Stephen Bruno, IF/OF: A 2012 seventh rounder out of the University of Virginia, Bruno stands just 5’9” but has some pop in his bat and reminds me a bit of a young Aaron Hill. Drafted as a second baseman, he’s played multiple positions for Boise including second, third, shortstop and all three outfield spots. The right-handed batter took Taylor Cole deep and off the right-center field wall for an opposite field double in his first at-bat of the game. He definitely showed a pronounced upper cut to his swing in all of his at-bats. I could see Bruno making the majors as a utility player, in the Ryan Roberts mold, if he can tone down the upper cut and become a little more selective.
Jeimer Candelario, 3B: I entered the game with some high expectations of Candelario based on what I’ve heard. I definitely came away disappointed – both in his defense and offensive approach. He looked kind of sloppy on defense, showing unimpressive foot work. He looked really bad on a high bouncer that he didn’t get in front of and tried to one-hand the ball on the glove side but missed. At the plate, Candelario had two hits but did not put good wood on the ball in either at-bat. Quieting his very busy hands at the plate could perhaps help him make better contact.
Marco Hernandez, SS: Another fringe Top 15 guy, Hernandez looked solid at the plate with a quiet, balanced swing. He doesn’t generate much pop but he has decent size and some tweaks to his swing could probably help him tap into more. Defensively, he showed good range to both his left and right. I did not see enough of his arm to make a comment on its potential but I’ve heard it’s above-average. He also showed good speed on the base paths.
Trey Martin, OF: Martin qualifies as the “pop-up prospect” of the series. I didn’t know too much about him before watching him play and definitely came away impressed. He’s not a Top 15 prospect but I’ll be watching him closely in 2013. Selected in the 13th round of the 2011 draft out of a Georgia high school, Martin was given an above-slot $250,000 contract to sign based on projection. In this game, Martin showed very good range and speed in left field, and likely has the skills necessary to play center field – although he’s not going to bump Albert Almora. Martin also showed good speed on the base paths. I was a fan of his balanced, well-spread-out stance at the plate but his hands were very busy while awaiting the pitch and need to be quieted down. He didn’t have great on-base numbers during the season but showed good patience during this game.
Juan Paniagua, RHP: Paniagua is one of the best arms in the system and I was lucky enough to see him pitch – even though it was for just two batters. The right-hander showed a strong fastball – which can hit 95-96 mph – and a tight slider. He uses his legs very well in his delivery and utilizes a three-quarter arm slot. Paniagua, 22, isn’t overly physical and doesn’t look like he’s pumping the ball in there but the heater explodes on the hitter.
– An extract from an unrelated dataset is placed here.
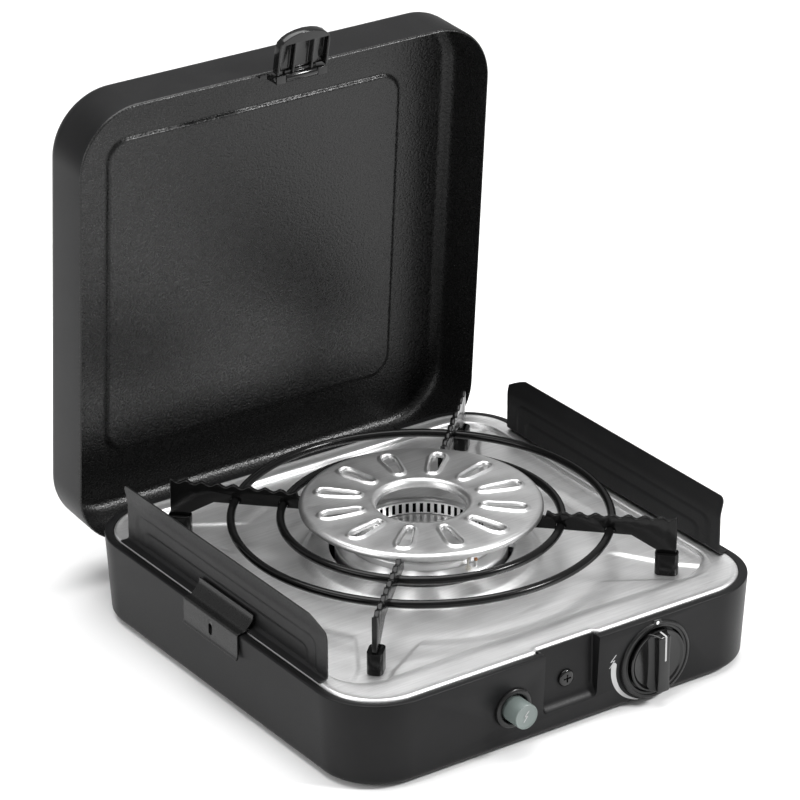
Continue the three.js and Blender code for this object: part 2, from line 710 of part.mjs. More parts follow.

He struck out both batters that he faced.
Tayler Scott, RHP: A native of South Africa, Scott moved to Arizona and played three years of high school ball there before being drafted by the Cubs in 2011. He was given a $280,000 contract as a fifth-round pick because of his raw athletic ability and projectability. He’s tall and lanky and it causes some distraction for the hitter in his delivery because he has a lot of moving parts. His fastball can touch 91-93 mph but he still has a lot of room to add weight to his frame. Scott, 20, has an OK fastball, although he struggled to command it throughout the game. He fought his arm slot and was pitching up in the zone far too much for someone with average stuff. He looked much better from the stretch and also showcased an outstanding pickoff move for a right-handed pitcher – nabbing two runners in the first two innings. Scott’s control is much better than his command, which explains his strong walk numbers but low K-rates during the regular season. His secondary stuff is below average and he didn’t finish off the delivery with his curveball. He did throw a nice breaking ball from time to time and a little more experience could help it earn a future 50 grade. Scott definitely has room (and time) to grow and improve as a pitcher but I’d have trouble projecting more than a future middle reliever role at this point.
Dan Vogelbach, 1B/DH: Conditioning has always been an issue for Vogelbach and the 19 year old looks more like a beer league hitter than a professional baseball player. He has future 70 power, though, and absolutely crushed a fat, over-the-middle-of-the-plate fastball for a 400-plus foot home run to deep center field. He doesn’t have to hit the ball squarely to crush it. In the fourth, the left-handed hitter showed why he’s hit for a decent average by taking the ball where it was pitched and going the other way for a single to left field against a left-handed pitcher.